Sudanese warring parties dig in as Jeddah talks falter again By Reuters

© Reuters. FILE PHOTO: People fleeing the violence in West Darfur, cross the border into Adre, Chad, August 4, 2023. REUTERS/Zohra Bensemra/File Photo

By Khalid Abdelaziz and Nafisa Eltahir

DUBAI (Reuters) – Saudi and U.S.-brokered talks aimed at halting fighting between Sudan’s warring parties have faltered again, and the country’s army and paramilitary Rapid Support Forces have pressed on with military campaigns that have caused a major humanitarian crisis.

The lack of progress at the talks in Jeddah dashed hopes for resolution of a conflict that has displaced more than 6.5 million inside and outside Sudan, decimated the economy, and triggered ethnically driven massacres in Darfur.

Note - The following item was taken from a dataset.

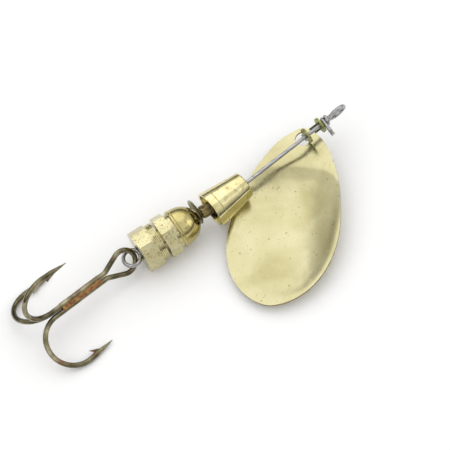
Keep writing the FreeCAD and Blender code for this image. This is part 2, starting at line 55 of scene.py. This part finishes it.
# ---- Light and floor ----
FLOOR_HALF = 12.0
FLOOR_COLOR = (0.98, 0.98, 0.98)
FLOOR_MOTTLE = 0.99   # the darker tone of the floor's faint grain, as a share of its colour
WORLD_STRENGTH = 0.97
WORLD_HIGH = (1.0, 1.0, 1.0)
WORLD_LOW = (0.06, 0.055, 0.045)
WORLD_RISE = (0.05, 0.55)   # heights on the unit sphere between which dark turns to bright
LIGHTS = (  # name, place from the lure's middle in metres, size in metres, power in watts, colour
    ("key", (0.15, 0.30, 0.55), 0.70, 0.9, (1.0, 0.99, 0.97)),
    ("fill", (-0.50, -0.15, 0.40), 0.55, 0.30, (0.97, 0.98, 1.0)),
    ("rim", (0.45, -0.25, 0.30), 0.30, 0.22, (1.0, 0.98, 0.95)),
)

# ---- Blade ----
BLADE_YAW = math.radians(226.0)   # where its long axis points, seen from above
EDGE_NORMAL = 0.5                 # its surface counts as its edge, where shade is painted, when the normal rises less than this
EDGE_BLEND = 0.1

# ---- Textures: scales are features to a millimetre, stretches are along X, Y and Z ----
LATHE_RINGS = (7.0, 0.12, 0.12)    # close together along X and unbroken round it
BRUSHED = (0.10, 3.5, 3.5)         # long scratches along the blade
DRAWN = (0.3, 5.0, 5.0)            # die marks along the wire
DRIFT_SCALE = 0.22
STAIN_SCALE = 2.6
PIT_SCALE = 2.2
TARNISH_COVER = 0.9
TARNISH_EDGE = 0.16                # noise value over which a patch of tarnish fades in
TARNISH_LIFT = 1.7                 # brighter tone of the tarnish over its darker one

# ---- Colours, from dark to light ----
BLADE_TONES = ((0.44, 0.40, 0.21), (0.52, 0.48, 0.27), (0.58, 0.54, 0.33))
# stain tones for the blade's dark specks, also laid on its thin edges as painted shade
BLADE_STAINS_AND_EDGE_SHADE = ((0.20, 0.15, 0.07), (0.38, 0.30, 0.15))
STEEL_TONES = ((0.22, 0.22, 0.23), (0.60, 0.60, 0.60))
STEEL_STAINS = ((0.14, 0.11, 0.08), (0.28, 0.22, 0.15))
BRONZE_TONES = ((0.08, 0.07, 0.04), (0.19, 0.17, 0.10), (0.40, 0.36, 0.24))
RUST_TONES = ((0.13, 0.04, 0.02), (0.32, 0.11, 0.05))
BRAZE_TONES = ((0.15, 0.06, 0.025), (0.35, 0.16, 0.06), (0.48, 0.31, 0.12))


# ---- Node helpers ----
MIX_A, MIX_B, MIX_RESULT = 6, 7, 2   # the colour sockets of a Mix node


class Shader:
    """A node material with one Principled shader and short calls to add what drives it."""

    def __init__(self, name, metallic=1.0):
        self.material = bpy.data.materials.new(name)
        self.material.use_nodes = True
        self.tree = self.material.node_tree
        self.bsdf = self.tree.nodes["Principled BSDF"]
        self.bsdf.inputs["Metallic"].default_value = metallic
        self.coords = self.tree.nodes.new("ShaderNodeTexCoord").outputs["Object"]

    def link(self, a, b):
        self.tree.links.new(a, b)

    def stretched(self, stretch=(1.0, 1.0, 1.0), turn=0.0):
        """Object coordinates in millimetres, turned about Z, then scaled along each axis."""
        turned = self.tree.nodes.new("ShaderNodeMapping")
        turned.inputs["Rotation"].default_value = (0.0, 0.0, turn)
        self.link(self.coords, turned.inputs["Vector"])
        scaled = self.tree.nodes.new("ShaderNodeMapping")
        scaled.inputs["Scale"].default_value = [s / MM for s in stretch]
        self.link(turned.outputs["Vector"], scaled.inputs["Vector"])
        return scaled.outputs["Vector"]

    def noise(self, scale, stretch=(1.0, 1.0, 1.0), turn=0.0, detail=4.0, distortion=0.0):
        """Noise with about `scale` features to a millimetre."""
        node = self.tree.nodes.new("ShaderNodeTexNoise")
        node.inputs["Scale"].default_value = scale
        node.inputs["Detail"].default_value = detail
        node.inputs["Distortion"].default_value = distortion
        self.link(self.stretched(stretch, turn), node.inputs["Vector"])
        return node.outputs["Fac"]

    def ramp(self, value, positions, colors):
        """Colour by value: each colour is reached at its position."""
        node = self.tree.nodes.new("ShaderNodeValToRGB")
        elements = node.color_ramp.elements
        while len(elements) < len(colors):
            elements.new(0.5)
        for element, position, color in zip(elements, positions, colors):
            element.position = position
            element.color = (*color, 1.0)
        self.link(value, node.inputs["Fac"])
        return node.outputs["Color"]

    def spread(self, value, low, high, from_low=0.3, from_high=0.7):
        """Noise value mapped onto a range."""
        node = self.tree.nodes.new("ShaderNodeMapRange")
        node.inputs["From Min"].default_value = from_low
        node.inputs["From Max"].default_value = from_high
        node.inputs["To Min"].default_value = low
        node.inputs["To Max"].default_value = high
        self.link(value, node.inputs["Value"])
        return node.outputs["Result"]

    def over(self, base, top, mask):
        """Colour `top` laid over colour `base` where the mask is 1."""
        node = self.tree.nodes.new("ShaderNodeMix")
        node.data_type = "RGBA"
        self.link(mask, node.inputs["Factor"])
        self.link(base, node.inputs[MIX_A])
        self.link(top, node.inputs[MIX_B])
        return node.outputs[MIX_RESULT]

    def facing_aside(self):
        """1 on the thin edges of a level plate and 0 on its two faces, from the object's own normal."""
        normal = self.tree.nodes.new("ShaderNodeTexCoord").outputs["Normal"]
        split = self.tree.nodes.new("ShaderNodeSeparateXYZ")
        self.link(normal, split.inputs["Vector"])
        up = self.tree.nodes.new("ShaderNodeMath")
        up.operation = "ABSOLUTE"
        self.link(split.outputs["Z"], up.inputs[0])
        return self.spread(up.outputs["Value"], 1.0, 0.0, EDGE_NORMAL, EDGE_NORMAL + EDGE_BLEND)

    def bump(self, height, depth_mm, under=None):
        """Relief of a depth in millimetres, laid over the relief `under` if there is one."""
        node = self.tree.nodes.new("ShaderNodeBump")
        node.inputs["Distance"].default_value = depth_mm * MM
        self.link(height, node.inputs["Height"])
        if under is not None:
            self.link(under, node.inputs["Normal"])
        return node.outputs["Normal"]

    def finish(self, color, roughness, normal=None):
        """Connect what drives the shader and give back the material."""
        self.link(color, self.bsdf.inputs["Base Color"])
        self.link(roughness, self.bsdf.inputs["Roughness"])
        if normal is not None:
            self.link(normal, self.bsdf.inputs["Normal"])
        return self.material


# ---- Materials ----
def brass(name, light, dark, tarnish, tarnish_from, rough, rings=0.0, pits=0.0, patch_scale=0.7):
    """Brass with drifting colour, tarnish in patches, lathe rings round X and small pits."""
    s = Shader(name)
    color = s.ramp(s.noise(DRIFT_SCALE, detail=3.0), (0.32, 0.62), (dark, light))
    patches = s.noise(patch_scale, detail=8.0, distortion=0.4)
    mask = s.spread(patches, 0.0, TARNISH_COVER, tarnish_from, tarnish_from + TARNISH_EDGE)
    tarnish_tones = (tarnish, [c * TARNISH_LIFT for c in tarnish])
    color = s.over(color, s.ramp(s.noise(STAIN_SCALE, detail=5.0), (0.35, 0.7), tarnish_tones), mask)
    roughness = s.spread(s.noise(1.7, detail=6.0), *rough)
    normal = None
    if rings:
        normal = s.bump(s.noise(1.0, stretch=LATHE_RINGS, detail=3.0), rings)
    if pits:
        normal = s.bump(s.noise(PIT_SCALE, detail=8.0), pits, normal)
    return s.finish(color, roughness, normal)


def blade_brass():
    """Pale worn plate: brushing lines along the blade, faint mottling, dark specks and painted shade
    along its thin edges.
    """
    s = Shader("blade_brass")
    color = s.ramp(s.noise(0.12, detail=4.0, distortion=0.4), (0.30, 0.50, 0.68), BLADE_TONES)
    specks = s.spread(s.noise(1.5, detail=2.0), 0.0, 0.65, 0.67, 0.73)
    stain = s.ramp(s.noise(2.0), (0.4, 0.7), BLADE_STAINS_AND_EDGE_SHADE)
    color = s.over(color, stain, specks)
    # painted shade: the blade's thin edges, which face aside, are darkened with the stain tones
    color = s.over(color, stain, s.facing_aside())
    lines = s.noise(1.0, stretch=BRUSHED, turn=-BLADE_YAW, detail=5.0)
    roughness = s.spread(lines, 0.16, 0.26)
    dents = s.bump(s.noise(0.16, detail=2.0), 0.10)
    return s.finish(color, roughness, s.bump(lines, 0.003, dents))


def wire_steel():
    """Drawn steel wire with lines along it and a few brown marks."""
    s = Shader("wire_steel")
    lines = s.noise(1.0, stretch=DRAWN, detail=4.0)
    color = s.ramp(lines, (0.35, 0.65), STEEL_TONES)
    stain = s.ramp(s.noise(2.0), (0.4, 0.7), STEEL_STAINS)
    color = s.over(color, stain, s.spread(s.noise(0.8, detail=6.0), 0.0, 0.7, 0.58, 0.68))
    return s.finish(color, s.spread(lines, 0.20, 0.38), s.bump(lines, 0.008))


def hook_bronze():
    """Bronzed hook wire, worn lighter in places, with reddish rust that is heaviest in patches."""
    s = Shader("hook_bronze")
    color = s.ramp(s.noise(0.35, detail=5.0), (0.34, 0.52, 0.68), BRONZE_TONES)
    rust = s.ramp(s.noise(3.0, detail=6.0), (0.35, 0.65), RUST_TONES)
    color = s.over(color, rust, s.spread(s.noise(0.45, detail=7.0), 0.0, 0.7, 0.60, 0.72))
    grain = s.noise(3.2, detail=8.0)
    return s.finish(color, s.spread(grain, 0.07, 0.18), s.bump(grain, 0.004))


def braze_rust():
    """Rough reddish brown brazing."""
    s = Shader("braze_rust", metallic=0.6)
    lumps = s.noise(1.4, detail=8.0)
    color = s.ramp(lumps, (0.34, 0.52, 0.66), BRAZE_TONES)
    return s.finish(color, s.spread(lumps, 0.45, 0.75), s.bump(lumps, 0.05))


def materials():
    """One finished material for each node."""
    collar = brass("collar_brass", light=(0.66, 0.61, 0.36), dark=(0.50, 0.44, 0.23),
                   tarnish=(0.17, 0.14, 0.06), tarnish_from=0.53, patch_scale=2.6,
                   rough=(0.14, 0.28), rings=0.006, pits=0.008)
    hook = hook_bronze()
    return {
        "shaft_wire": wire_steel(),
        "clevis": brass("clevis_brass", light=(0.42, 0.42, 0.17), dark=(0.22, 0.23, 0.08),
                        tarnish=(0.07, 0.07, 0.03), tarnish_from=0.50,
                        rough=(0.20, 0.38), pits=0.015),
        "blade": blade_brass(),
        "bell": brass("bell_brass", light=(0.78, 0.71, 0.40), dark=(0.55, 0.48, 0.22),
                      tarnish=(0.30, 0.24, 0.11), tarnish_from=0.57,
                      rough=(0.08, 0.18), rings=0.004, pits=0.002),
        "gear_bead": brass("gear_brass", light=(0.50, 0.42, 0.20), dark=(0.28, 0.22, 0.09),
                           tarnish=(0.07, 0.05, 0.03), tarnish_from=0.47,
                           rough=(0.25, 0.45), pits=0.015),
        "cup_washer": brass("washer_brass", light=(0.50, 0.47, 0.34), dark=(0.30, 0.27, 0.18),
                            tarnish=(0.09, 0.08, 0.06), tarnish_from=0.50,
                            rough=(0.25, 0.42), rings=0.006),
        "nose_dome": brass("dome_brass", light=(0.58, 0.50, 0.22), dark=(0.40, 0.33, 0.12),
                           tarnish=(0.18, 0.14, 0.06), tarnish_from=0.60,
                           rough=(0.12, 0.24), rings=0.004, pits=0.003),
        "front_spacer": collar,
        "front_collar": collar,
        "rear_spacer": collar,
        "rear_collar": collar,
        "treble_double_hook": hook,
        "treble_single_hook": hook,
        "treble_braze": braze_rust(),
    }


def dress_nodes():
    for node, material in materials().items():
        for slot in frame["nodes"][node].material_slots:
            slot.material = material


# ---- Stage ----
def floor():
    """Plain pale floor under the lowest point of the lure."""
    low = CAD_BOX[0].z
    corners = [(x * FLOOR_HALF, y * FLOOR_HALF, low) for x, y in ((-1, -1), (1, -1), (1, 1), (-1, 1))]
    mesh = bpy.data.meshes.new("floor")
    mesh.from_pydata(corners, [], [(0, 1, 2, 3)])
    made = bpy.data.objects.new("floor", mesh)
    bpy.context.scene.collection.objects.link(made)
    s = Shader("floor_paper", metallic=0.0)
    grain = s.noise(0.5, detail=6.0)
    color = s.ramp(grain, (0.3, 0.7), ([c * FLOOR_MOTTLE for c in FLOOR_COLOR], FLOOR_COLOR))
    mesh.materials.append(s.finish(color, s.spread(grain, 0.75, 0.85)))


def lights():
    middle = (CAD_BOX[0] + CAD_BOX[1]) / 2
    for name, offset, size, power, color in LIGHTS:
        light = bpy.data.lights.new(name, "AREA")
        light.size = size
        light.energy = power
        light.color = color
        made = bpy.data.objects.new(name, light)
        made.location = middle + Vector(offset)
        made.rotation_euler = Vector(offset).to_track_quat("Z", "Y").to_euler()
        bpy.context.scene.collection.objects.link(made)


def world():
    """Studio surroundings: bright overhead, darker towards the horizon, for the metal to reflect."""
    made = bpy.data.worlds.new("studio")
    made.use_nodes = True
    tree = made.node_tree
    background = tree.nodes["Background"]
    background.inputs["Strength"].default_value = WORLD_STRENGTH
    coords = tree.nodes.new("ShaderNodeTexCoord")
    split = tree.nodes.new("ShaderNodeSeparateXYZ")
    ramp = tree.nodes.new("ShaderNodeValToRGB")
    for element, height, color in zip(ramp.color_ramp.elements, WORLD_RISE, (WORLD_LOW, WORLD_HIGH)):
        element.position = height
        element.color = (*color, 1.0)
    tree.links.new(coords.outputs["Generated"], split.inputs["Vector"])
    tree.links.new(split.outputs["Z"], ramp.inputs["Fac"])
    tree.links.new(ramp.outputs["Color"], background.inputs["Color"])
    bpy.context.scene.world = made
    bpy.context.scene.view_settings.view_transform = "Standard"


def camera():
    data = bpy.data.cameras.new("camera")
    data.lens = CAMERA_LENS
    data.sensor_width = SENSOR_WIDTH
    data.clip_start = CAMERA_CLIP
    made = bpy.data.objects.new("camera", data)
    around = Matrix.Rotation(CAMERA_AZIMUTH + math.pi / 2, 4, "Z")
    tilt = Matrix.Rotation(math.pi / 2 - CAMERA_ELEVATION, 4, "X")
    turn = around @ tilt @ Matrix.Rotation(CAMERA_ROLL, 4, "Z")
    back = turn @ Vector((0.0, 0.0, CAMERA_DISTANCE))
    made.matrix_world = Matrix.Translation(CAMERA_TARGET + back) @ turn
    bpy.context.scene.collection.objects.link(made)
    bpy.context.scene.camera = made


dress_nodes()
floor()
lights()
world()
camera()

Sudan’s army has escalated its rhetoric and residents say it has intensified air strikes in the capital Khartoum, while its rival, the paramilitary RSF, has secured advances in the Darfur and Kordofan regions.

“They are firing artillery aggressively, and it often lands in civilian homes,” said Ahmed Abdallah, a 51-year-old in Omdurman, a city that adjoins Khartoum where the rivals are battling over army bases.

The RSF and army worked together to oust former ruler Omar al-Bashir in 2019 and stage a coup in 2021, but conflict erupted between them in April over a plan for a new transition.

Talks in Jeddah were first suspended in June and resumed in October. They were adjourned this week with no new agreement, Sudanese sources at the talks said, after commitments to calm rhetoric, capture Bashir cronies, and facilitate humanitarian assistance went unfulfilled.

Representatives for the two sides, who were not meeting face to face, remained at odds over the RSF’s occupation of much of Khartoum, the sources said.

The army has demanded that the RSF withdraw to specific bases, and rejected an RSF counter-proposal that it leave civilian homes and set up checkpoints around the city, they said.

A U.S. State Department spokesman said mediators remained ready for additional talks but “the parties need to demonstrate that they can implement their commitments”.

On Monday, the U.S. sanctioned three Bashir-era intelligence officials over their alleged roles in fuelling the conflict on both sides.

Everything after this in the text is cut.